As a fly fisherman, Deem isn’t too keen on seeing a prime fishing spot developed.
“I like my solitude,” he said. “The more development, the less places on the river I can fish.”
The Eagle-Vail resident said he kayaks that stretch of the Eagle River and has used the future home of the Riverfront Village to put in and take out his boat.
“Really, the Eagle River is a very important asset to our community,” he said.
Madison said he couldn’t agree more, and sees the development as a way to bring even more people closer to the river. Madison said people will likely be able to get to the river during construction, but not by car.
And when all is said and done, Riverfront Village will also include a 5.5-acre park, right on the river, and a widened bike path. East West Partners promises to give these public amenities to Avon once they’re completed.
And amidst all the buildings, developers will also preserve a “view corridor” so everyone will continue to enjoy views of Beaver Creek Mountain ” if they’re standing the right spot.
One thing both proponents and opponents of Riverfront Village agree on ” development is inevitable.
“I think the valley’s going to continue to boom, with or without it,” Deem said. “Development’s going to happen, whether we want it or not. There’s just too many people with deep pockets that want to make it happen.”
Because growth is unstoppable, Halburnt said, controlling it is key, and Riverfront Village was an excellent example of planned growth.

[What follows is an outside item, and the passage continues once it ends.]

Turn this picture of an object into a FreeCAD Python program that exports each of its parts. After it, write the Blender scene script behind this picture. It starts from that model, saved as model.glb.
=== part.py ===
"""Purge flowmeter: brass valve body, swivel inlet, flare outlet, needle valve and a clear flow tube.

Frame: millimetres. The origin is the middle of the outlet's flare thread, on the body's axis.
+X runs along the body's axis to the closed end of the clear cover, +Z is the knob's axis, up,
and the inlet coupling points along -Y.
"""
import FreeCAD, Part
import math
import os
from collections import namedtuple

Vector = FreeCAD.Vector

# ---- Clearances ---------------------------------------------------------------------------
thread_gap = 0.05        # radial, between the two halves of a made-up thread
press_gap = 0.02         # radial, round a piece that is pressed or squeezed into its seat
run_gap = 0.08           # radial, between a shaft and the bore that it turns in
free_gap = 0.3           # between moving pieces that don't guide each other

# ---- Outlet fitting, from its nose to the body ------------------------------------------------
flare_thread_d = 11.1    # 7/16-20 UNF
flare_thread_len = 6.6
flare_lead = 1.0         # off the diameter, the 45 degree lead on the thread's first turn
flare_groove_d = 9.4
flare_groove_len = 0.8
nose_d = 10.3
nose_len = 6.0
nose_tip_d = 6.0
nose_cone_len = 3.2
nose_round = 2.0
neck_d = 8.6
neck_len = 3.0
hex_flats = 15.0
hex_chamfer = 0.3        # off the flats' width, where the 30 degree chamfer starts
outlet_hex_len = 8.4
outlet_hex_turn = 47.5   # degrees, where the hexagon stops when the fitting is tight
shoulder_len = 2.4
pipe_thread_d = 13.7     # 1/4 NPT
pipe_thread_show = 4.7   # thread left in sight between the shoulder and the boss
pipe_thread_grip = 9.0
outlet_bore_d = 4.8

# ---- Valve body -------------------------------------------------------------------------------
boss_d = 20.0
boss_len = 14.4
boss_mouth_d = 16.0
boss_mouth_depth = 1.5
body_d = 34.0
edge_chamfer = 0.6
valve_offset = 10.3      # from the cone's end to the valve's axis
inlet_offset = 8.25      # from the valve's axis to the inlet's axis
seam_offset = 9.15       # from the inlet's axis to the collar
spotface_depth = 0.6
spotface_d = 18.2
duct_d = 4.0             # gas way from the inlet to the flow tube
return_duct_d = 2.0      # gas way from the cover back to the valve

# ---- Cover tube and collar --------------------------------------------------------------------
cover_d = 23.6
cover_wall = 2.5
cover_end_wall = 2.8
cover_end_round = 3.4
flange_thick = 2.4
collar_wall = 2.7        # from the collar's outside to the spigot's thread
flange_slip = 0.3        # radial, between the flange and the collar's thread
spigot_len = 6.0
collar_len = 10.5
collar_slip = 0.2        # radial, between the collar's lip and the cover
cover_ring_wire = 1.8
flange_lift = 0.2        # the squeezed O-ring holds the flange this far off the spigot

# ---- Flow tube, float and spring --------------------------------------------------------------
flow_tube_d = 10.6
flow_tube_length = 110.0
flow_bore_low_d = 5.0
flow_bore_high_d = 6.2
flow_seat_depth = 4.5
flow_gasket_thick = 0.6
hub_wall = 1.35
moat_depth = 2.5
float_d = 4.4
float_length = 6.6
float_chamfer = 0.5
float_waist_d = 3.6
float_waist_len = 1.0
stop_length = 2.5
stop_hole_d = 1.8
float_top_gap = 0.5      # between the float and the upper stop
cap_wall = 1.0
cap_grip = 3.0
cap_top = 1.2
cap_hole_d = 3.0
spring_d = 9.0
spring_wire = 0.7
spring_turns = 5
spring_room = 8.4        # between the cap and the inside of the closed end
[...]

While most valley residents are excited to see the birth of Riverfront Village, Sean Moody and Bill Reed, whose office window look out on the now empty lot, will miss the entertainment that used to take place right outside their office window ” the rodeo in the summertime, rebels turning doughnuts in their cars in the winter.
“It’s a drag, but we’re here to work,” Moody said. “It’s OK.”